We are in a conundrum we have been in for years now. According to the now fascist-minded Republican Party, any action that is not strictly illegal is warranted and defendable in service to party power, and any action that is illegal is also warranted and defendable if consequences can be nullified by party power. Propagandizing—the spreading of hoaxes—is seen as good. Stochastic violence in response to those hoaxes is simply ignored, brushed off as unaffiliated, or used as the basis of further hoax-promoting claims.
As long as Republican officials and officeholders have the power to immunize themselves from the consequences of even an attempted coup, there will be no reason not to go that far again, and farther. As long as the party can sabotage democratic government in the old fashioned way—by putting up barriers and then more barriers between voters and ballots in the first place—they can cling to power even as public disgust at their actions continues to rise.
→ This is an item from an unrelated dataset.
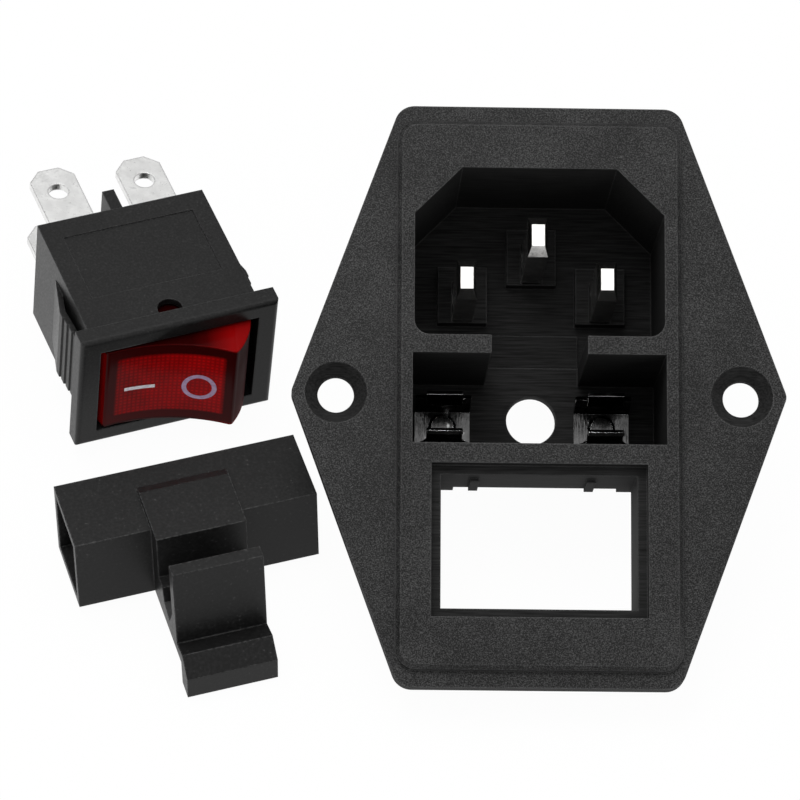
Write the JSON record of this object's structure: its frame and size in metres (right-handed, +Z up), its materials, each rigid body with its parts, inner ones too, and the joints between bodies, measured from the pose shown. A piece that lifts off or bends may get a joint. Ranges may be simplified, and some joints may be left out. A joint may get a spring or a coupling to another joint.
{
  "type": "panel power inlet socket",
  "caption": "Panel power inlet socket with a hexagonal flange, fuse bay and switch window, with its fuse carrier and illuminated rocker switch lying beside it.",
  "frame": {"origin": "on the floor under the centre of the whole layout", "axes": "+X to the right along the flange's screw line, +Z up from the floor, +Y away from the viewer"},
  "size_m": [0.0762, 0.062, 0.03],
  "materials": {
    "housing_black": "fine spark-eroded grain",
    "carrier_black": "satin moulded",
    "switch_black": "satin moulded",
    "pin_metal": "bright nickel plate",
    "clip_metal": "bright tinned spring sheet",
    "rivet_metal": "plated",
    "terminal_metal": "silver plate",
    "rocker_red": "translucent red",
    "plunger_brass": "plain",
    "bridge_metal": "silver plate",
    "spring_steel": "plain",
    "lamp_glass": "clear",
    "resistor_body": "lacquer",
    "lead_wire": "tinned"
  },
  "bodies": {
    "socket": {"inlet_housing": "housing_black", "pin_left": "pin_metal", "pin_right": "pin_metal", "pin_earth": "pin_metal", "fuse_clip_left": "clip_metal", "fuse_clip_right": "clip_metal", "fuse_tag": "clip_metal", "fuse_link": "clip_metal", "clip_rivet_left": "rivet_metal", "clip_rivet_right": "rivet_metal", "fuse_carrier": "carrier_black", "switch_case": "switch_black", "terminal_a_left": "terminal_metal", "terminal_a_right": "terminal_metal", "terminal_b_left": "terminal_metal", "terminal_b_right": "terminal_metal"},
    "rocker": {"rocker": "rocker_red", "plunger_spring_a": "spring_steel", "plunger_spring_b": "spring_steel", "neon_lamp": "lamp_glass", "ballast_resistor": "resistor_body", "lamp_lead_left": "lead_wire", "lamp_lead_right": "lead_wire"},
    "plunger_a": {"plunger_a": "plunger_brass"},
    "plunger_b": {"plunger_b": "plunger_brass"},
    "bridge_a": {"bridge_a": "bridge_metal"},
    "bridge_b": {"bridge_b": "bridge_metal"}
  },
  "joints": [
    {"name": "rocker_tilt", "type": "hinge", "parent": "socket", "child": "rocker", "pos_m": [-0.02321, 0.00716, 0.00829], "axis": [0.0577, 0.0923, 0.9941], "range_deg": [0, 32]},
    {"name": "bridge_a_tilt", "type": "hinge", "parent": "socket", "child": "bridge_a", "pos_m": [-0.02577, 0.01377, 0.00783], "axis": [0.0577, 0.0923, 0.9941], "range_deg": [-16, 0]},
    {"name": "bridge_b_tilt", "type": "hinge", "parent": "socket", "child": "bridge_b", "pos_m": [-0.02577, 0.01377, 0.00783], "axis": [0.0577, 0.0923, 0.9941], "range_deg": [-16, 0]},
    {"name": "plunger_a_press", "type": "slide", "parent": "rocker", "child": "plunger_a", "axis": [0.0903, -0.9921, 0.0869], "range_m": [0, 0.0006], "stiffness_N_per_m": 300, "springref_m": -0.0004, "deforming": ["plunger_spring_a"]},
    {"name": "plunger_b_press", "type": "slide", "parent": "rocker", "child": "plunger_b", "axis": [0.0903, -0.9921, 0.0869], "range_m": [0, 0.0006], "stiffness_N_per_m": 300, "springref_m": -0.0004, "deforming": ["plunger_spring_b"]}
  ],
  "couplings": [
    {"joint": "bridge_a_tilt", "follows": "rocker_tilt", "ratio": -0.5},
    {"joint": "bridge_b_tilt", "follows": "rocker_tilt", "ratio": -0.5}
  ]
}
We can hope that truly nonpartisan investigators will at some point be able to sweep the officials that did actual crimes—the lawmakers most eager to spread false information also seem to keep getting caught in far more petty financial crimes for reasons that are probably worth exploring—out of our politics now that a deeply, deeply corrupt Republican administration has lost its ability to prevent it. But the only true means of removing a movement now premised on misleading Americans as election strategy is to crush them so soundly in those elections that its practitioners are made historical footnote. It requires the public to become so enraged with the lying that they punish the liars, and it requires the public to be able to know who is lying despite a widespread authoritarian-minded effort to turn our broadcast and social media into a blizzard of conflicting claims so opaque that truth and fiction cannot be separated.
It will be a tough haul. Bipartisanship, however, will not enter into it. Anyone in the Republican Party unwilling to tarnish their names by associating with those who would attempt even to nullify an election rather than accept its outcome has already left the party. Everyone remaining is now an accomplice.